Stuart MacKenzie is Program Coordinator at YMCA Camp Ernst in Burlington, Ky. He has been on Camp Ernst’s summer staff since 1999. He can be reached via e-mail at


System In Brief (As it looks in YMCA Camp Ernst’s Staff Manual)

YMCA Camp Ernst--Staff Responsibilities By Position

Crew: 15-year-olds

•Perform kitchen duties (cleaning, washing dishes, serving), bathroom duties (cleaning, stocking, maintaining), garbage maintenance, and groundskeeping.

•Participate fully in special Crew activities.

•Contribute positively as a member of the Crew Community.

E-Team: 16-year-olds

•Lead or assist in leading daily activities. Keep the Fire.

•Help maintain camp quality through assigned jobs.

•Contribute positively as a member of the E-Team Community.

Junior Counselor: 17-year-olds

•Lead or assist in daily activities.

•Support cabin counselors as assigned. Maintain cabin appearance.

•Develop counselor skills and certifications.

Assistant Cabin Counselor: 18-year-olds

•Along with Head Cabin Counselor, supervise cabin of campers at all times.

•Support Head Cabin Counselor.

•Be alert to and assist Head Cabin Counselor with camper/cabin issues.

Head Cabin Counselor: 19-year-olds

•Supervise cabin of campers at all times. Make connection with each camper.

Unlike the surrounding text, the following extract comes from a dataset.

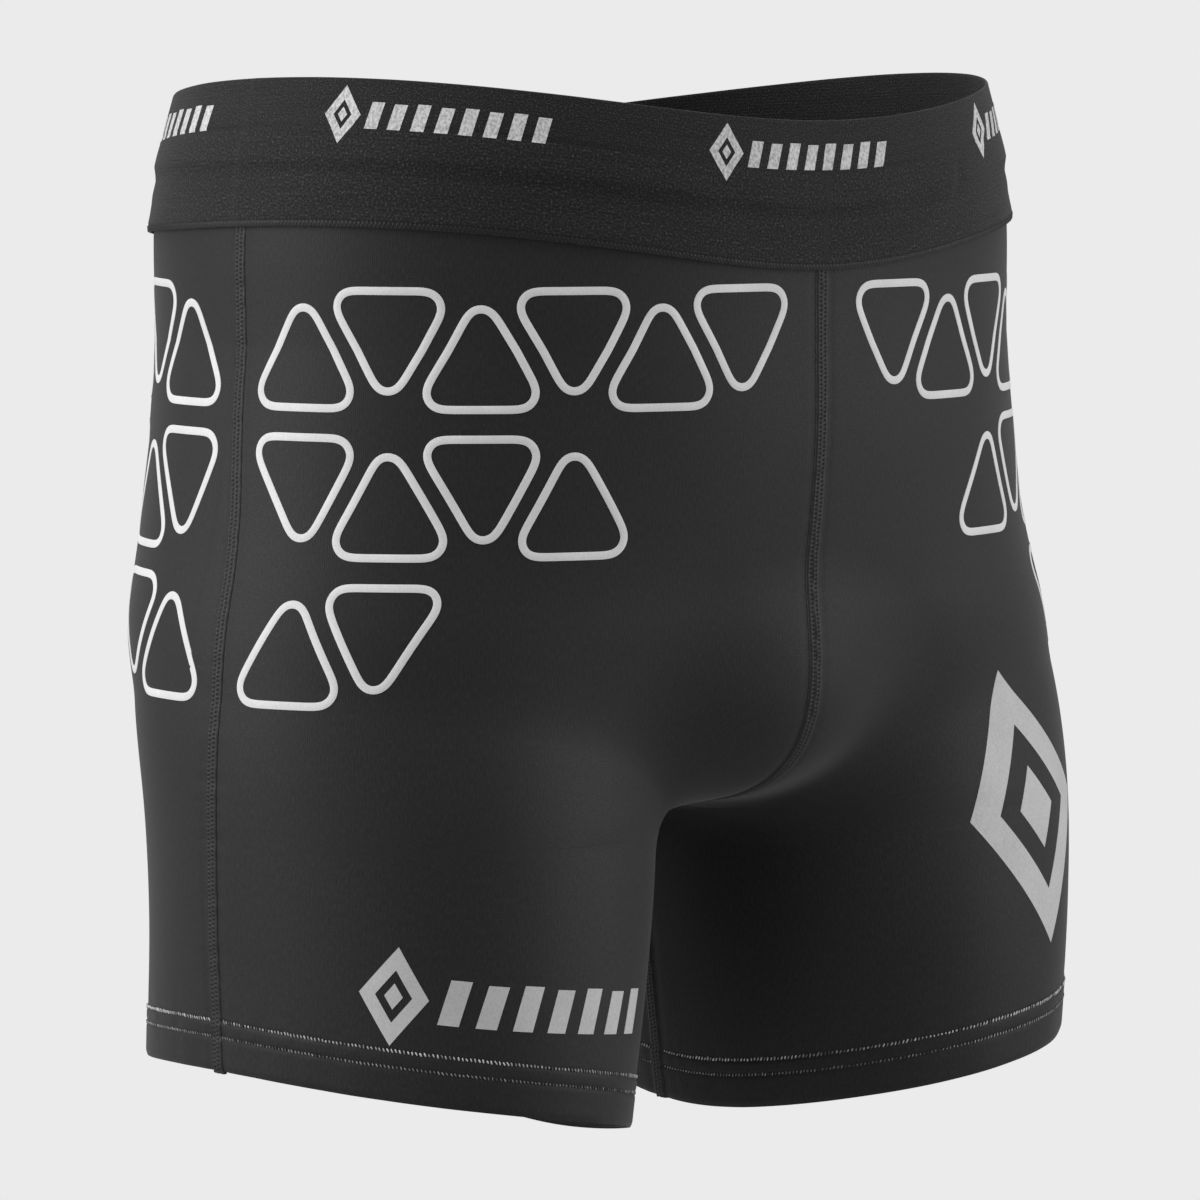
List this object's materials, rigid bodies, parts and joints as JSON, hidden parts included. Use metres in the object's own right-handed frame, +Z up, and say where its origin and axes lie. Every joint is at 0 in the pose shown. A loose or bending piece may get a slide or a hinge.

•Maintain paperwork (sign in/out, postcards, awards, etc.).

•Be the first contact for camper and cabin issues (discipline, homesickness, etc.).

Color Leader: 20-year-olds

•Be responsible for staff excellence, morale, and integrity.

•Monitor activities, mail call, supplies, schedules, clean up, lost and found.

•Be the second contact for camper issues.

Assistant Unit Leader: 21year-olds

•Assist in planning and supervising unit day and evening programs.

•Monitor activities, supplies, schedules, clean up, lost and found.

•Be the second contact for camper issues.

Unit Leader: 22-year-olds

•Plan and supervise unit day and evening programs.

•Manage unit staff. Insure “ACA everyday.”

•Be the third contact for camper issues.

Unit Leader: 23-year-olds

•Plan and supervise unit day and evening programs.

•Manage unit staff. Insure “ACA everyday.”

•Be the third contact for camper issues.